### Your objective
Each line from the beginning of the data below through the line containing "flange_corner_r = 8; // [5:0.5:12]" should be repeated exactly, please.

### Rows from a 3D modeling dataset

-----

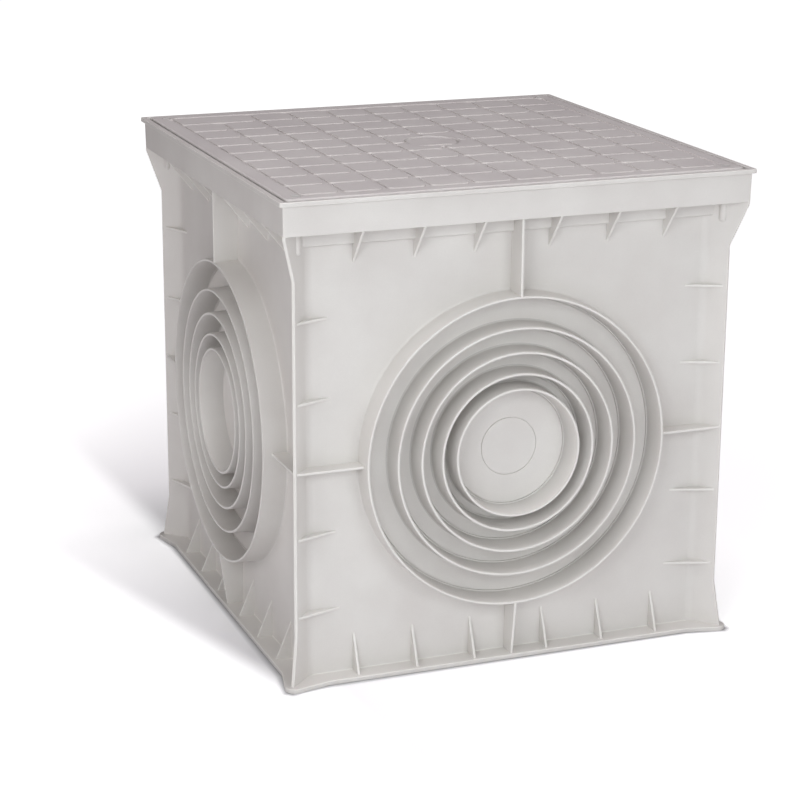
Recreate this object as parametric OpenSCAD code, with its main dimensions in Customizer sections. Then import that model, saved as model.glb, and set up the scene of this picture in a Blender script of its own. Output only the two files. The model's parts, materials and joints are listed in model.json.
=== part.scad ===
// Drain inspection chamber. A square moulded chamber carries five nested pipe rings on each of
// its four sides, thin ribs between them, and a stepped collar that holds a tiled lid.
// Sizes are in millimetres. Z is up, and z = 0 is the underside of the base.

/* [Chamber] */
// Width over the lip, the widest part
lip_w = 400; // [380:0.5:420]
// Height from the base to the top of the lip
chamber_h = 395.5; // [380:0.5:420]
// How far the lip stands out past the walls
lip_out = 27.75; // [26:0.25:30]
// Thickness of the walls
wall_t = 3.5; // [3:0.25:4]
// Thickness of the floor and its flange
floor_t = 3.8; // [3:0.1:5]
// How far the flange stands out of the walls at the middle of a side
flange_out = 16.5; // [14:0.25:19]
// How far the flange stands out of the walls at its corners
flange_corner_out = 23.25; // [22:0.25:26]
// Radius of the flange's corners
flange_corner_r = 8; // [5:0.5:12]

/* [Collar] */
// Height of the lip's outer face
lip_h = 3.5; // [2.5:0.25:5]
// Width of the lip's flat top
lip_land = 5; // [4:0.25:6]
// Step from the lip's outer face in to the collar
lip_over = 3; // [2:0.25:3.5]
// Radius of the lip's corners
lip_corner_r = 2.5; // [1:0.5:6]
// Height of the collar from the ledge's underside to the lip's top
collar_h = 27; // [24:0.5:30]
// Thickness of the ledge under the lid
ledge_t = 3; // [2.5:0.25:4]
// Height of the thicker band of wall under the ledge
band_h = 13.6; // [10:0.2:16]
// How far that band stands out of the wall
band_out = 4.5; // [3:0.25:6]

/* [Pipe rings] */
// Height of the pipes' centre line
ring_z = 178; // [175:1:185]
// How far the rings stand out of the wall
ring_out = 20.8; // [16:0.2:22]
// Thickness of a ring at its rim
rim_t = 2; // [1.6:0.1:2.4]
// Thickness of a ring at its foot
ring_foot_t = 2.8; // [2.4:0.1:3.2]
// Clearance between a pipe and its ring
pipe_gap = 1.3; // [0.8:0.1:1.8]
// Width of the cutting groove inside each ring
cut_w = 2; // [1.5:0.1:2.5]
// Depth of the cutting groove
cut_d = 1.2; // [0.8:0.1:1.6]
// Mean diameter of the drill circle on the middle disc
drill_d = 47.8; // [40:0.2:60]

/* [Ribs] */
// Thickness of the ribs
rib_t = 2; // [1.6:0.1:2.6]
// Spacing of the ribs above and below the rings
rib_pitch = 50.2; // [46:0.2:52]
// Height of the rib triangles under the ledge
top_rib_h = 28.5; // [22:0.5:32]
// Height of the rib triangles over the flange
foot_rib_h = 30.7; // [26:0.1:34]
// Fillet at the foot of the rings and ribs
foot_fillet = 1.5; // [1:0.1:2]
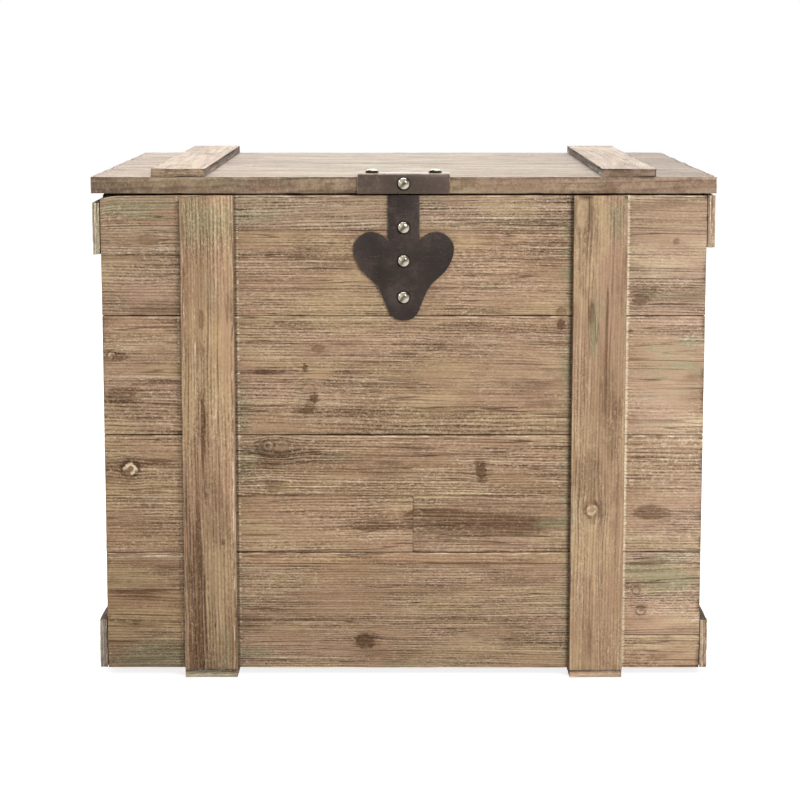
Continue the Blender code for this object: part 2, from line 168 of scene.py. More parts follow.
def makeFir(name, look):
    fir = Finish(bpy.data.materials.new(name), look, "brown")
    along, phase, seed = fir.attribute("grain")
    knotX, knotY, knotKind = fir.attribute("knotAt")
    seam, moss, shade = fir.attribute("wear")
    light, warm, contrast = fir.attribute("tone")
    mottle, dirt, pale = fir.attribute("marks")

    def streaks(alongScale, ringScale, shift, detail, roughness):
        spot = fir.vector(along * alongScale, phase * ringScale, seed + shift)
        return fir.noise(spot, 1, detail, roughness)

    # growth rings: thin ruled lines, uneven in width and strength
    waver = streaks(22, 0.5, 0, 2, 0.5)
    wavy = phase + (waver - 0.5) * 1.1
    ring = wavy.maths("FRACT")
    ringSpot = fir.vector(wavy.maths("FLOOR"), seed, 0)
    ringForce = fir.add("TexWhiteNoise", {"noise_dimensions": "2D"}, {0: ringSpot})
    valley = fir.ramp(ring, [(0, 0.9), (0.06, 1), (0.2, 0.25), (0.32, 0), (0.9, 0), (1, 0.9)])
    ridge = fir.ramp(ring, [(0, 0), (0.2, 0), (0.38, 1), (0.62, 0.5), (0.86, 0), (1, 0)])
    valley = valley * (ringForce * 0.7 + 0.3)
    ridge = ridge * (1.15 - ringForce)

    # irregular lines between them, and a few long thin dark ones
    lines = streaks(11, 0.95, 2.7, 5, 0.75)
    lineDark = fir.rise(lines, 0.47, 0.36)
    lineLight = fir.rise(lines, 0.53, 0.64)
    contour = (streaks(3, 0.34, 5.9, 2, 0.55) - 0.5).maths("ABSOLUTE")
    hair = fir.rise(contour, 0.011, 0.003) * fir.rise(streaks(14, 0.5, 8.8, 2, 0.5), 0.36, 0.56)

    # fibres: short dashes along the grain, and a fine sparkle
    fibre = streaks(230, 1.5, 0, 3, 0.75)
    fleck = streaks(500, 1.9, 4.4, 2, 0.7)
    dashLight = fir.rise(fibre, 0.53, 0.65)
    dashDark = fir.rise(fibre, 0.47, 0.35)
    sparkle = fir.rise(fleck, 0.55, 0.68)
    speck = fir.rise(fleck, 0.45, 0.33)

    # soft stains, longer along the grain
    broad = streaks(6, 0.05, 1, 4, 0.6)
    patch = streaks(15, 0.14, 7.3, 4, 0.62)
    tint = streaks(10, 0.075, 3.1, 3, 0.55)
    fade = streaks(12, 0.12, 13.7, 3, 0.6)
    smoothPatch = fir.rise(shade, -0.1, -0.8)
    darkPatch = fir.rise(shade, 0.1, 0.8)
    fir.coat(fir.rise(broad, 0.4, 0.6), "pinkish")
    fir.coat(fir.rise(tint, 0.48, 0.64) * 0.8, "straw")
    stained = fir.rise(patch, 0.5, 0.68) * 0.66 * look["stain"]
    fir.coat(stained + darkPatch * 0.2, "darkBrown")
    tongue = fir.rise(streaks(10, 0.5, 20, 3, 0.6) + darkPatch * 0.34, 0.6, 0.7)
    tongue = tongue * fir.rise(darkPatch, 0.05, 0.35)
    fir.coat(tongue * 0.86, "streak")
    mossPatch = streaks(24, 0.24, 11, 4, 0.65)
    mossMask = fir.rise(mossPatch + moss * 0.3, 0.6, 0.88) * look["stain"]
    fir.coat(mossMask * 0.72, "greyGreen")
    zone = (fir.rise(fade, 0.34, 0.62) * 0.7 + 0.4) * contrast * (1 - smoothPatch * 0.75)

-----

### Completed task
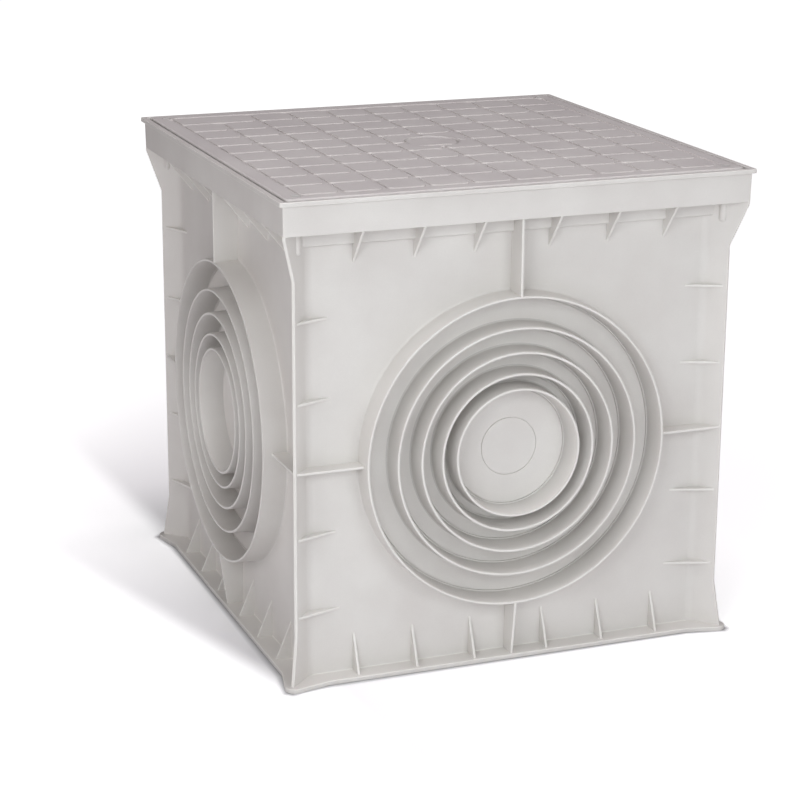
Recreate this object as parametric OpenSCAD code, with its main dimensions in Customizer sections. Then import that model, saved as model.glb, and set up the scene of this picture in a Blender script of its own. Output only the two files. The model's parts, materials and joints are listed in model.json.
=== part.scad ===
// Drain inspection chamber. A square moulded chamber carries five nested pipe rings on each of
// its four sides, thin ribs between them, and a stepped collar that holds a tiled lid.
// Sizes are in millimetres. Z is up, and z = 0 is the underside of the base.

/* [Chamber] */
// Width over the lip, the widest part
lip_w = 400; // [380:0.5:420]
// Height from the base to the top of the lip
chamber_h = 395.5; // [380:0.5:420]
// How far the lip stands out past the walls
lip_out = 27.75; // [26:0.25:30]
// Thickness of the walls
wall_t = 3.5; // [3:0.25:4]
// Thickness of the floor and its flange
floor_t = 3.8; // [3:0.1:5]
// How far the flange stands out of the walls at the middle of a side
flange_out = 16.5; // [14:0.25:19]
// How far the flange stands out of the walls at its corners
flange_corner_out = 23.25; // [22:0.25:26]
// Radius of the flange's corners
flange_corner_r = 8; // [5:0.5:12]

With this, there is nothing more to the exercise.